The Gibbes Museum of Art in Charleston, SC, Features Exhibit Celebrating Lowcountry Vistas

On Nov. 18, 2003, the Gibbes Museum of Art in Charleston, SC, opens the exhibition, In Love with the Lowcountry: Photographs by Tom Blagden, Jr. and Michael Johnson. On view in the Museum's Charleston Renaissance Gallery through June 20, 2004, this exhibition presents for the first time a dynamic, visual comparison of work by two celebrated landscape photographers.

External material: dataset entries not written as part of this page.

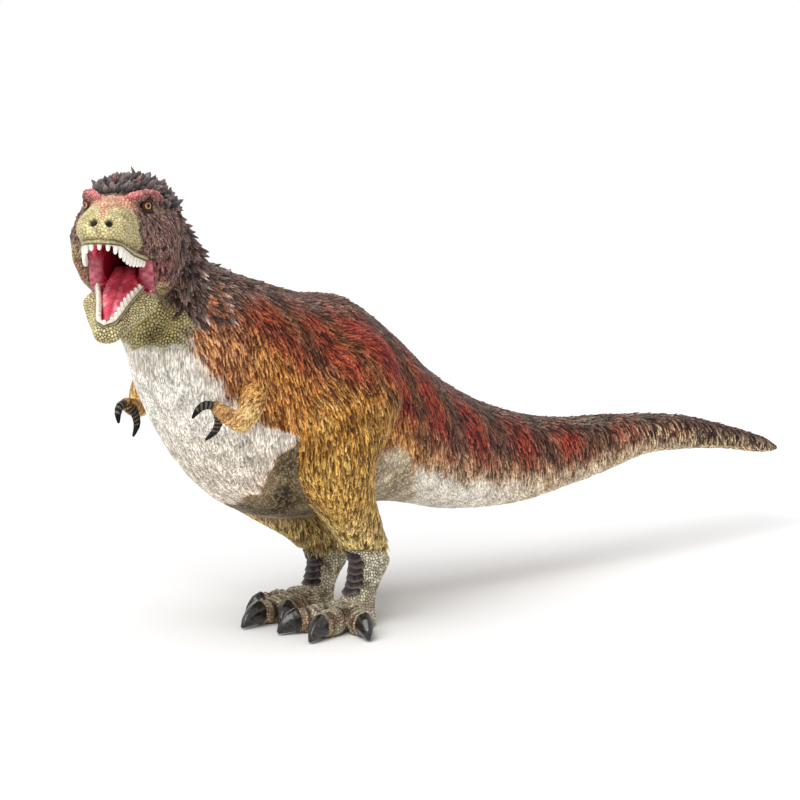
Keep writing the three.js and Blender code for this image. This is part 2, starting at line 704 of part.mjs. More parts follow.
function lowerJaw() {
  const chin = smoothed(jawShares.map(([place, top, bottom, width, taper]) => section(
    jawPlace(place, top), jawPlace(place, bottom), (width * jawWidth) / 2, skullRoundShare, taper)));
  const trough = smoothed(troughShares.map(([place, width]) => section(
    jawPlace(place, 1), jawPlace(place, -troughDepthShare), (width * jawWidth) / 2, skullRoundShare)));
  const throatPlace = (forward, up) => vector(0, -forward, up).multiplyScalar(barrelRadius);
  const gullet = smoothed(gulletShares.map(([place, top, bottom, width]) => section(
    throatPlace(place, top), throatPlace(place, bottom), (width * barrelWidth) / 2, bodyRoundShare)));
  const barrel = bar(vector(-barrelWidth / 2, 0, 0), vector(barrelWidth / 2, 0, 0), barrelRadius, roundSides);
  const bores = [-1, 1].map((side) => {
    const inner = vector(side * (barrelWidth / 2 - jawPinLength / 2 - runningClearance), 0, 0);
    return bar(inner, vector(side * barrelWidth, 0, 0), jawPinRadius + runningClearance, pinSides);
  });
  const hollows = [form(trough, mouthSides), form(gullet, mouthSides), gumBar(lowerGums, fitClearance)];
  const jaw = cutBy(form(chin, headSides).add(barrel), [...hollows, ...bores]);
  addPiece('lower_jaw', placed(jaw, jawMatrix), 'jawSkin', jawGroup);
  const teeth = toothRow(lowerGums, lowerTeeth, lowerToothLength, lowerToothRadius, 1);
  addPiece('lower_teeth', placed(teeth, jawMatrix), 'ivory', jawGroup);
  const places = tongueShares.map(([place, up]) => jawPlace(place, up));
  const halves = tongueShares.map((row) => (row[2] * tongueWidth) / 2);
  const rises = tongueShares.map((row) => (row[3] * tongueThickness) / 2);
  const tongue = form(smoothed(along(places, halves, rises)), tongueSides);
  addPiece('tongue', placed(tongue, jawMatrix), 'mouth', jawGroup);
}

// An arm, which stands clear of the flank through its whole swing, and its flanged peg, whose flange
// lies just inside the trunk's wall
const wallInside = bar(shoulderAxis, shoulderAxis.clone().setX(bodyWidth), flangeRadius).subtract(torsoHollow);
const flangeOut = new THREE.Box3().setFromBufferAttribute(geometryOf(wallInside).attributes.position).min.x
  - flangeGap;
const flank = form(torsoSections, bodySides, fitClearance);

function arm(name, side, drop) {
  const shoulderOut = flangeOut + flangeDepth;
  const root = shoulderAxis.clone().setX(side * shoulderOut);
  const place = ([out, forward, up]) => vector(side * out, -forward, up).multiplyScalar(armLength)
    .applyAxisAngle(sideways, drop).add(root);
  const radii = armShares.map((row) => row[3] * armRadius);
  const taper = fingerTaperShares.map((share) => share * fingerRadius);
  const fingers = fingerShares.map((finger) => form(
    smoothed(along(finger.map(place), taper, taper)), fingerSides));
  const limb = joined(form(smoothed(along(armShares.map(place), radii, radii)), limbSides), fingers);
  const onAxis = (distance) => root.clone().setX(side * (shoulderOut + distance));
  const pegHole = bar(onAxis(0), onAxis(shoulderPegLength + fitClearance), shoulderPegRadius + fitClearance);
  addPiece(`${name}_arm`, cutBy(limb, [flank, pegHole]), 'armSkin');
  const flangeInner = onAxis(-flangeDepth - flangeThickness);
  const peg = bar(flangeInner, onAxis(shoulderPegLength), shoulderPegRadius);
  addPiece(`${name}_shoulder_peg`, peg.add(bar(flangeInner, onAxis(-flangeDepth), flangeRadius)), 'plastic');
}

// A leg with its hip peg, cut to the flank, and the steel pin down through its ankle
function leg(name, side, ankleHeight, shares) {
  const levelAt = (height) => ankleHeight + seam + height * (legHeight - ankleHeight);
  const sections = smoothed(shares.map(([height, out, behind, width, depth]) => slice(
    vector(side * out * bodyWidth, behind * legHeight, levelAt(height)),
    (width * thighWidth) / 2, (depth * thighDepth) / 2, legRoundShare)));
  const ankle = sections[sections.length - 1].centre.clone().setZ(ankleHeight);
  const pinEnds = [-1, 1].map((way) => ankle.clone().setZ(ankleHeight + (way * anklePinLength) / 2));
  const pinBore = bore(...pinEnds, anklePinRadius + fitClearance, fitClearance, pinSides);
  const hipPlace = (out) => vector(side * out, 0, hipHeight);
  const hipPegStart = hipPlace(bodyWidth / 2 - torsoWall - hipPegLength);
  const hipPeg = bar(hipPegStart, hipPlace(bodyWidth / 2), hipPegRadius);
  const limb = form(sections, legSides).subtract(flank).add(hipPeg).subtract(pinBore);
  addPiece(`${name}_leg`, limb, 'legPlumage');
  addPiece(`${name}_ankle_pin`, bar(...pinEnds, anklePinRadius, pinSides), 'steel');
  return { ankle, pinBore };
}

function toe(base, direction, length) {
  const place = ([share, up]) => base.clone().addScaledVector(direction, share * length).setZ(up * toeHeight);
  const pad = along(toeShares.map(place), toeShares.map((row) => row[2] * toeWidth),
    toeShares.map((row) => row[3] * toeHeight));
  const claw = along(clawShares.map(place), clawShares.map((row) => row[2] * clawThickness),
    clawShares.map((row) => row[3] * clawThickness));
  return form(pad, limbSides).add(form(claw, fingerSides));
}

// A foot with three clawed toes and a flat sole
function foot(name, side, { ankle, pinBore }, footTable, toeTable) {
  const sections = footTable.map(([height, inward, forward, width, depth]) => slice(
    vector(ankle.x - side * inward * ankle.z, ankle.y - forward * ankle.z, height * ankle.z),
    (width * ankleWidth) / 2, (depth * ankleDepth) / 2, 1));
  const base = sections[sections.length - 1].centre;
  const toes = toeTable.map(([degrees, share]) => {
    const angle = THREE.MathUtils.degToRad(degrees);
    return toe(base, vector(side * Math.sin(angle), -Math.cos(angle), 0), share * toeLength);
  });
  const ground = block(vector(0, 0, -toeHeight), 2 * bodyLength, bodyLength, 2 * toeHeight);
  const whole = joined(form(smoothed(sections), limbSides), toes);
  addPiece(`${name}_foot`, cutBy(whole, [ground, pinBore]), 'footSkin');
}

torsoShells();
plug('neck_plug', neckPlugEnds, neckPlugRadius);
plug('tail_plug', tailPlugEnds, tailPlugRadius);
tail();
head();
lowerJaw();
for (const [name, side, drop, ankleHeight, legTable, footTable, toeTable] of [
  ['left', 1, 0, leftAnkleHeight, leftLegShares, leftFootShares, leftToeShares],
  ['right', -1, rightArmDrop, rightAnkleHeight, rightLegShares, rightFootShares, rightToeShares],
]) {
  arm(name, side, drop);
  foot(name, side, leg(name, side, ankleHeight, legTable), footTable, toeTable);
}

// The origin is under the middle of the whole figure, on the surface that it stands on
const bounds = new THREE.Box3().setFromObject(figure, true);
const middle = bounds.getCenter(vector(0, 0, 0));
figure.position.set(-middle.x, -middle.y, -bounds.min.z);
figure.updateMatrixWorld(true);

export default figure;
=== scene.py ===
import math

import bpy
import numpy as np
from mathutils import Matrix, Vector, bvhtree, kdtree


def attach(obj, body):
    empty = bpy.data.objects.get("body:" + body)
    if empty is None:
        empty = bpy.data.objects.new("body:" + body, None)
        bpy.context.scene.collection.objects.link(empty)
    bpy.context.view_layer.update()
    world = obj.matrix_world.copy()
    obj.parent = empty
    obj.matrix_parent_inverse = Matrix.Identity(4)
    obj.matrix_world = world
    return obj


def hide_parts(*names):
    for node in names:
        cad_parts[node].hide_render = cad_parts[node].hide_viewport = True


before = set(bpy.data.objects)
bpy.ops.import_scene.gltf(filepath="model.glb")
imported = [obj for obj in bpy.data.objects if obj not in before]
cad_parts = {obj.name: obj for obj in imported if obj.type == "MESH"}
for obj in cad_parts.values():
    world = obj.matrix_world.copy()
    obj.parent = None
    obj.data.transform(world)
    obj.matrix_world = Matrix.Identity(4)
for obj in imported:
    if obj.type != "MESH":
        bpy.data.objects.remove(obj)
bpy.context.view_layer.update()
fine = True
rng = np.random.default_rng(41)

# All shapes are worked out in millimetres in the row frame: the figure faces -Y and its left is +X.
MM_PER_M = 1000
OFFSET = np.array([-0.3885, -63.9235, 0.0])
BODY_LENGTH, BACK_HEIGHT, HALF_BODY, BODY_WIDTH = 314.0, 124.0, 26.5, 53.0
HIP_SHARE = 0.236  # how far along the body the hips are
LEG_HEIGHT, HALF_THIGH_WIDTH, HALF_THIGH_DEPTH = 98.0, 12.0, 21.0
LEFT_ANKLE, RIGHT_ANKLE = 26.5, 22.0
HINGE = np.array([4.0115, -140.9235, 125.1])
FORWARD, LEFT, UP = np.array([[0.6186, -0.7639, 0.1840], [0.7771, 0.6293, 0.0], [-0.1158, 0.1430, 0.9829]])
GAPE = math.radians(33)
JAW_FORWARD = math.cos(GAPE) * FORWARD - math.sin(GAPE) * UP
JAW_UP = math.sin(GAPE) * FORWARD + math.cos(GAPE) * UP
EYE_FORWARD, EYE_OUT, EYE_UP = 18.3, 7.9, 15.6

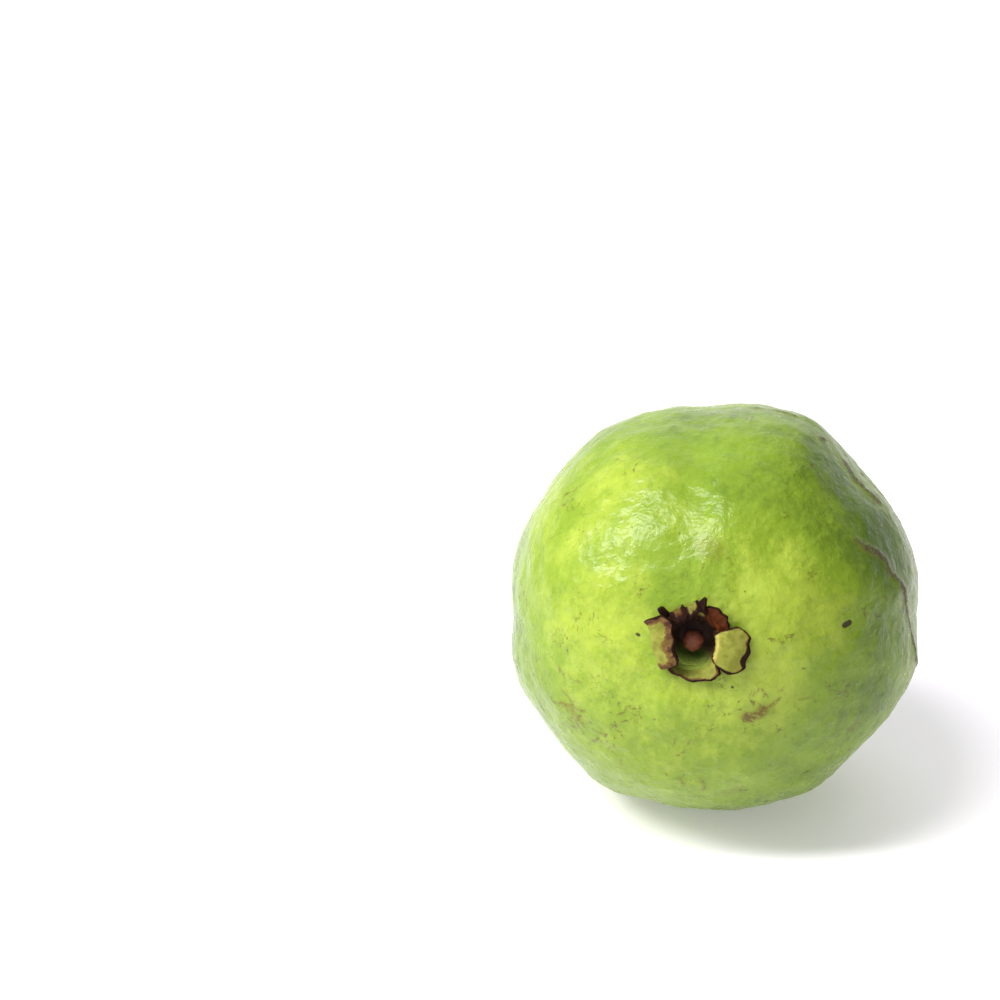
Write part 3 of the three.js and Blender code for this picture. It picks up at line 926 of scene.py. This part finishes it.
def make_style_base(shape, cup, colours):
    """The dried foot of the style, a wrinkled knob on the cup's floor."""
    foot = cup_heights(shape, cup)[2] + CLEARANCE
    corners = (
        (1.55, 0), (1.8, 0.6), (1.95, 1.5), (1.9, 1.9), (1.7, 2.45), (1.35, 2.85), (0.9, 3.05),
        (0.3, 3.08),
    )

    def change(points):
        points = points + np.array([0, foot, 0])
        clock = turn_of(points)
        high = points[:, 1] - foot
        swell = 1 + 0.035 * np.sin(3 * clock + 0.6) + 0.04 * np.sin(7 * clock)
        swell = swell + 0.05 * noise_at(points, 0.7, 9) - 0.05 * smooth(high, 2.2, 3.0)
        widen(points, swell)
        points[:, 1] += 0.1 * noise_at(points, 0.6, 19) * smooth(high, 1.5, 2.6)
        return points + at_clock(*STYLE_ASIDE, 0)

    piece = turned_piece("style_base_knob", smooth_side(corners, 34), 72, change, shape)
    finish_piece(piece, "style_base", "dried_style", style_material(colours))


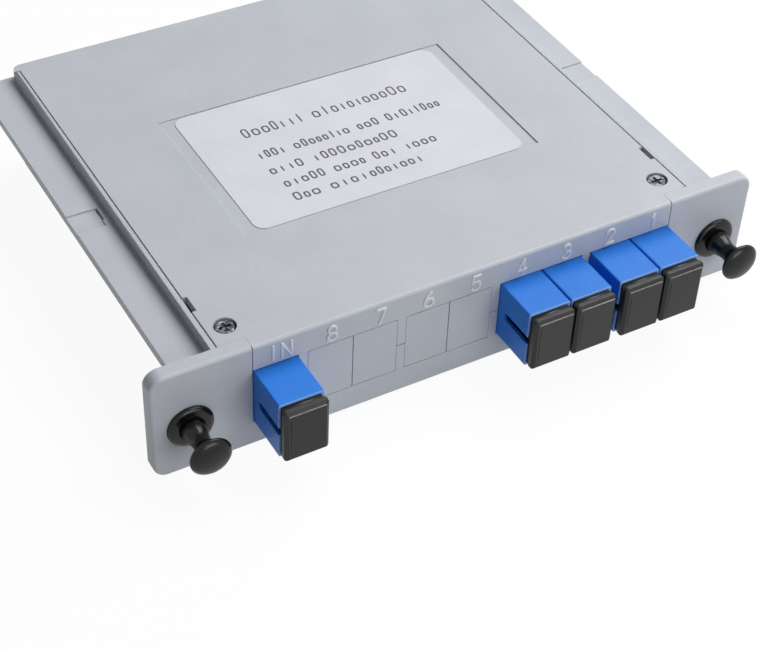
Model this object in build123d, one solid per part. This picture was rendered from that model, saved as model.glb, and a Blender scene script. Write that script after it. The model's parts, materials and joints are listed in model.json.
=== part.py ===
"""Plug-in fibre optic splitter cassette: one fibre in, four out, with push-pull panel latches.

Frame in millimetres: X runs along the front panel with port 1 at the +X end, Y runs to the back
with 0 at the panel's seating face, Z is up with 0 at the underside.
"""
from build123d import *
from math import sqrt
import os

# Ports, from the input to output 1, and which of them hold an adapter
fitted = ["in", "4", "3", "2", "1"]
blanked = ["8", "7", "6", "5"]
socket_width = 7.5
socket_height = 9.1
adapter_side_wall = 0.775
adapter_top_wall = 1.75
adapter_reach = 10.0
adapter_edge = 0.35
pair_gap = 0.25
port_clearance = 0.1
lug_height = 1.1
lug_thickness = 1.8
lug_clearance = 0.2
comb_thickness = 1.5
keyway_width = 1.7
keyway_depth = 8.0
blank_wall = 1.2
blank_growth = 0.1

# Front panel, with ears outside the case
ear = 13.15
panel_thickness = 3.0
panel_corner = 2.8
panel_edge = 0.7
sill = 5.7
strip_height = 5.5
post = 1.8
post_height = 6.2
seam = 0.15

# Case behind the panel
side_room = 4.525
rear_room = 11.5
case_corner = 2.0
wall = 2.0
floor = 2.0
rim = 1.0
cover_thickness = 2.0
cover_gap = 0.25
corner_land = 0.4

# Side rails that slide in the rack
rail_reach = 7.55
rail_thickness = 1.8
rail_drop = 2.6
rail_corner = 6.0
detent_depth = 0.35
detent_start = 43.0
detent_length = 5.7
detent_inset = 1.65
detent_slit = 0.35
detent_slit_length = 3.9

# Ferrule, and the ceramic sleeve that joins two of them
fit = 0.05
ferrule_radius = 1.23
sleeve_grip = 0.02
sleeve_wall = 0.35
sleeve_length = 11.4
sleeve_slit = 0.5

# Sleeve holder inside each adapter
holder_wall = 0.5
holder_plate = 2.0
holder_lip = 0.4
holder_stop = 0.1
arm_gap = 0.35
arm_thickness = 0.8
arm_width = 4.0
arm_hook = 0.25
hook_length = 1.0
arm_end_gap = 1.9

# Dust caps
cap_side_inset = 0.075
cap_top_inset = 0.35
cap_thickness = 1.5
cap_corner = 0.8
cap_edge = 0.65
cap_standoff = 1.0
plug_clearance = 0.2
collar_depth = 2.5
nose_side_gap = 0.15
nose_end_gap = 3.1
nose_bore_room = 2.95

# Connectors plugged in from inside the case
connector_body = 7.1
ferrule_collar_length = 2.5
ferrule_collar_gap = 1.45
boot_length = 9.0
boot_shoulder = 1.5
boot_radius = 2.6
boot_tip = 0.95

# Fibre leads
fibre_radius = 0.45
fibre_sides = 8
hole_web = 0.2
bend_radius = 15.0
input_bend = 17.0
sway_radius = 11.0
drop_lead = 11.7
lane_run = 26.0
lane_margin = 2.25
lead_room = 54.7

# Splitter module at the back of the case
module_length = 50.0
module_width = 7.0
module_height = 4.0
module_wall = 0.4
module_x = -1.0
module_corner = 0.6
end_cap = 2.0
cap_insert = 3.0
chip_length = 24.0
chip_side_gap = 0.6
clip_wall = 1.2
clip_length = 6.0
clip_height = 3.2
clip_spacing = 30.0
guide_wall = 1.2
guide_height = 5.0
guide_gap = 0.35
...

In Love with the Lowcountry features fourteen large-format black and white and color photographs that celebrate the majestic natural beauty in the South Carolina Lowcountry. Including panoramic and intimate views created by contemporary photographers Tom Blagden, Jr. and Michael Johnson, this exhibition offers new perspectives on the lure and character of a region unique to South Carolina and beloved by all who visit.

As professional artists working in the medium of photography, Tom Blagden, Jr. and Michael Johnson are opposites. While Blagden works exclusively in color, Johnson creates in black and white. A Charleston resident for 23 years, Blagden has focused his attentions and talent on the East coast. A Midwesterner, Johnson has spent most of his career photographing the American heartland and the Southwest. Blagden prefers to promote his photographs through publications. Johnson, by comparison, works closely with art galleries. The artists' careers collide, however, with their common love of the Lowcountry as realized in the exhibition In Love with the Lowcountry.

"This is a landmark exhibition," states Gibbes' Executive Director Betsy Fleming. "Tom Blagden and Michael Johnson play vital roles in the artistic representation and preservation of the South Carolina Lowcountry. Our role as the leading fine art institution is to share the wealth of such artistic talent and vision with the Charleston community and visitors to this region."

Tom Blagden, Jr. has lived in South Carolina since 1977. His photography has appeared in Sierra Club, National Audubon Society and National Geographic Society calendars, as well as numerous magazines. A professional photographer since 1975, Balgden concentrates his photography on South Carolina and Costa Rica. He is an active environmentalist and serves on the boards of The Nature Conservancy of South Carolina and the Lowcountry Open Land Trust.

Michael Johnson

A Northwestern Illinois native, Michael Johnson uses a large format camera to create images in the tradition of such nineteenth-century landscape photographers as Eadweard Muybridge, Carleton Watkins, and William H. Jackson. The monumental size of his prints, some as large as 24 by 34 inches, provides an intense dramatic impression. At work in Charleston for the past twelve years, Johnson has created a rich visual catalogue of natural and architectural compositions, both detailed and abstract in origin, in the region.